- WORK TO BE COMPLETED -
Reproduce the material exactly, omitting nothing.

********

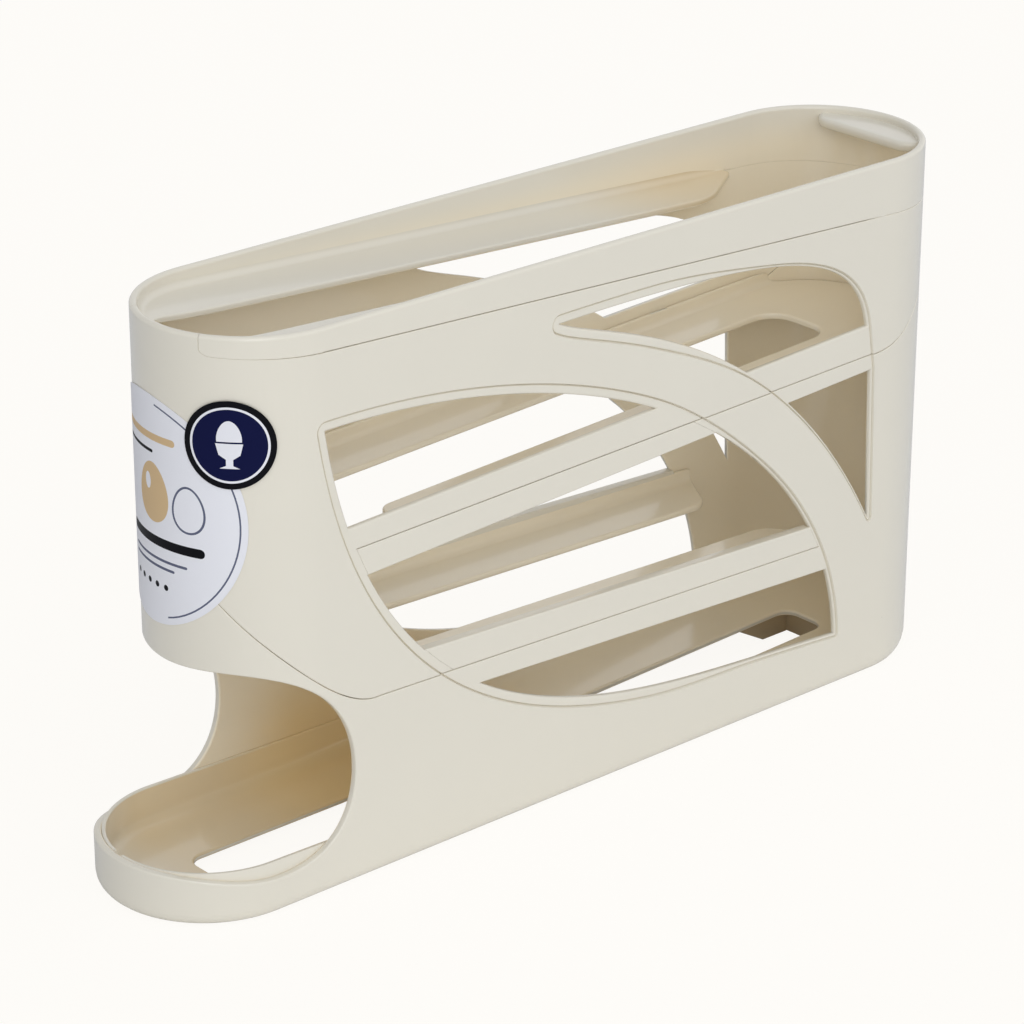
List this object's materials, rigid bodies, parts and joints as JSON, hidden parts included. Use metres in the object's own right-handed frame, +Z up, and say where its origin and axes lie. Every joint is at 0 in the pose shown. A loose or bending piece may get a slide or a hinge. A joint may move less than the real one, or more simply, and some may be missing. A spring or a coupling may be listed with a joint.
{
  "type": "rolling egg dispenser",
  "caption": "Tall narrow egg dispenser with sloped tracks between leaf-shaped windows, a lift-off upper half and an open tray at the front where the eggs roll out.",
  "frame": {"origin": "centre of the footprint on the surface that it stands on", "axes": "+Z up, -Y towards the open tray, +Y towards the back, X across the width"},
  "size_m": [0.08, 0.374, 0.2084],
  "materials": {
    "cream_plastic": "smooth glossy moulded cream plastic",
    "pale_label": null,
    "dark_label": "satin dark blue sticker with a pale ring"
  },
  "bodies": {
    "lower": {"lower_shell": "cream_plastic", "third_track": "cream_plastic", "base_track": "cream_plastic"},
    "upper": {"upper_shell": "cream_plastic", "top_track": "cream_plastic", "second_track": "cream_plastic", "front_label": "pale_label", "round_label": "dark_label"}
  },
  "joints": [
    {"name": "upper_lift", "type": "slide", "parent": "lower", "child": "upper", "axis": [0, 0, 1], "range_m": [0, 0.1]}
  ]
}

********

- WRITTEN REPLY -
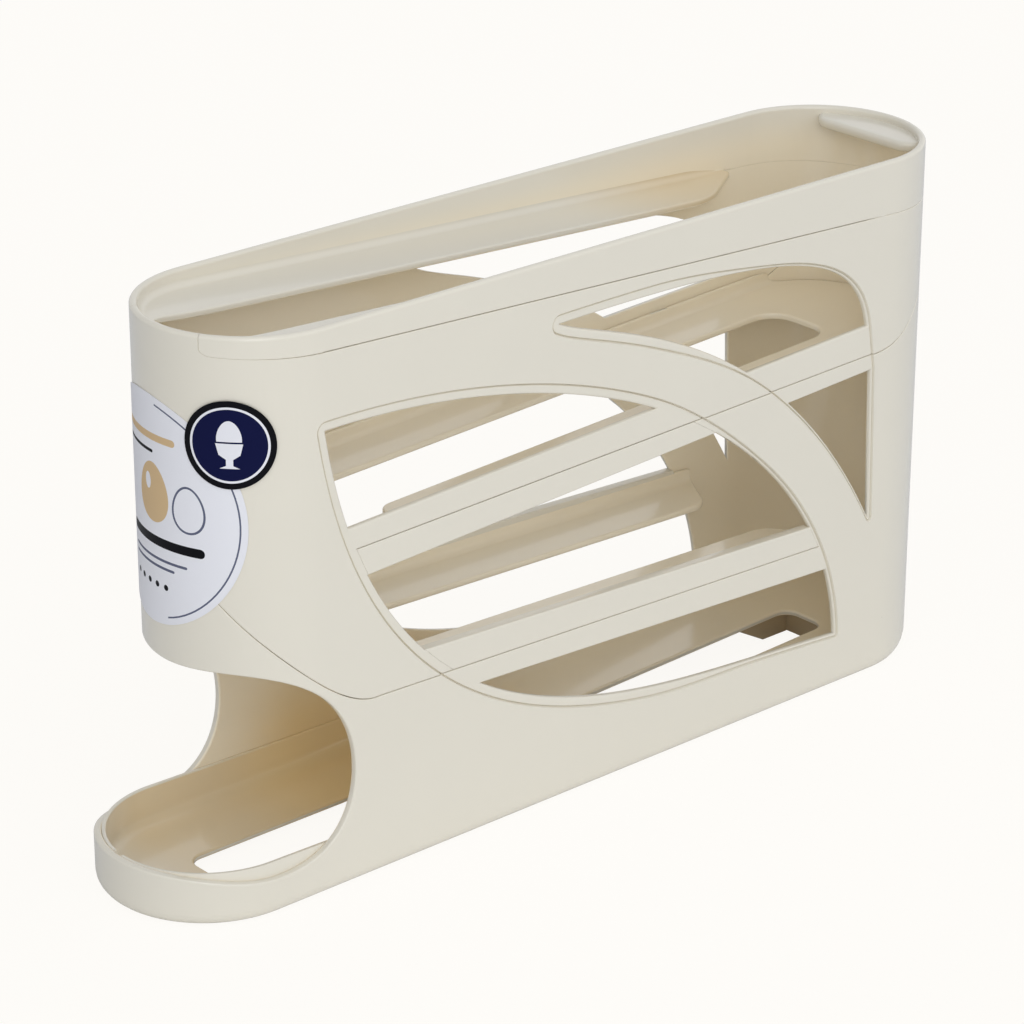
List this object's materials, rigid bodies, parts and joints as JSON, hidden parts included. Use metres in the object's own right-handed frame, +Z up, and say where its origin and axes lie. Every joint is at 0 in the pose shown. A loose or bending piece may get a slide or a hinge. A joint may move less than the real one, or more simply, and some may be missing. A spring or a coupling may be listed with a joint.
{
  "type": "rolling egg dispenser",
  "caption": "Tall narrow egg dispenser with sloped tracks between leaf-shaped windows, a lift-off upper half and an open tray at the front where the eggs roll out.",
  "frame": {"origin": "centre of the footprint on the surface that it stands on", "axes": "+Z up, -Y towards the open tray, +Y towards the back, X across the width"},
  "size_m": [0.08, 0.374, 0.2084],
  "materials": {
    "cream_plastic": "smooth glossy moulded cream plastic",
    "pale_label": null,
    "dark_label": "satin dark blue sticker with a pale ring"
  },
  "bodies": {
    "lower": {"lower_shell": "cream_plastic", "third_track": "cream_plastic", "base_track": "cream_plastic"},
    "upper": {"upper_shell": "cream_plastic", "top_track": "cream_plastic", "second_track": "cream_plastic", "front_label": "pale_label", "round_label": "dark_label"}
  },
  "joints": [
    {"name": "upper_lift", "type": "slide", "parent": "lower", "child": "upper", "axis": [0, 0, 1], "range_m": [0, 0.1]}
  ]
}